A lot of current R&D efforts are going into improving the user experience. For example, it is looking to provide a more intuitive and personalized experience using the Wanda digital assistant in areas such as timesheet management. The company also announced plans to launch a new Apps Studio later this year, which will serve as a low code platform that enables partners and clients to develop their own services on top of ERPx. The U4 Extension Kit will also enable ISV partners and customers to further build out the functionality of U4 products.
The partner ecosystem is ramping up. Unit4 is also banking on its partner ecosystem to help it reach its growth targets. The vendor launched a new partner program in June 2020 that saw it shake up and rationalize what was a fragmented and highly regionalized network. It has now settled on a three-tier core of around 40 partners, that now work to a single standardized points-based system.
Partners currently account for 15% of annual bookings, but this is expected to ramp up in the years ahead, with Unit4 also encouraging its partners to build additional tools and functionality that extend its reach in its core industry sectors. For example, construction sector specialist Tellit leverages a credit rating app from CreditSafe to help clients check the financial stability of their customers and prospects.
Some of Unit4’s partners are getting big. Norway-based Arribatec now has more than 400 employees following its acquisition of UK-based Integra Associates last year and has delivered major Unit4 implementations at the Port of London Authority and professional services firm Buro Happold.
In summary, we think that Unit4 is perhaps the most re-energized player in the ERP space. We heard from several customers that Unit4 had got a lot better at managing the client relationship during the last few years, and there was positive feedback on how the vendor was involving shop-floor users in the product design process. One of the big improvements that have played out during Ettling’s tenure has been the laser focus on core industry sectors, and there is a lot of potential for Unit4 to expand in the fast-growing, but historically under-served, professional services sector in particular.
As a proposition for greenfield clients, ERPx ticks a lot of boxes in terms of user experience innovation and process automation, and it was good to see the efforts that it is making to position it at the heart of industry ecosystems, plugging into neighboring third-party apps and tools.

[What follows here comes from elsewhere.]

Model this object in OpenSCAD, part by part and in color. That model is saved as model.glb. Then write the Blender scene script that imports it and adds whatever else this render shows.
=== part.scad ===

But as all major ERP players are finding, the migration of a large installed base, built over the course of decades, to a new SaaS solution is a marathon, not a sprint. Unit4 has more than 5,000 customers worldwide, and it needs to avoid the trap that some of its peers have fallen into, in terms of how it helps them build the business case. The CFO is the primary target for Unit4 but it must ensure that they view ERPx through the lens of how it can support the wider business transformation agenda, or it risks getting pushed back into the long grass by the renewed focus on short-term cost optimization.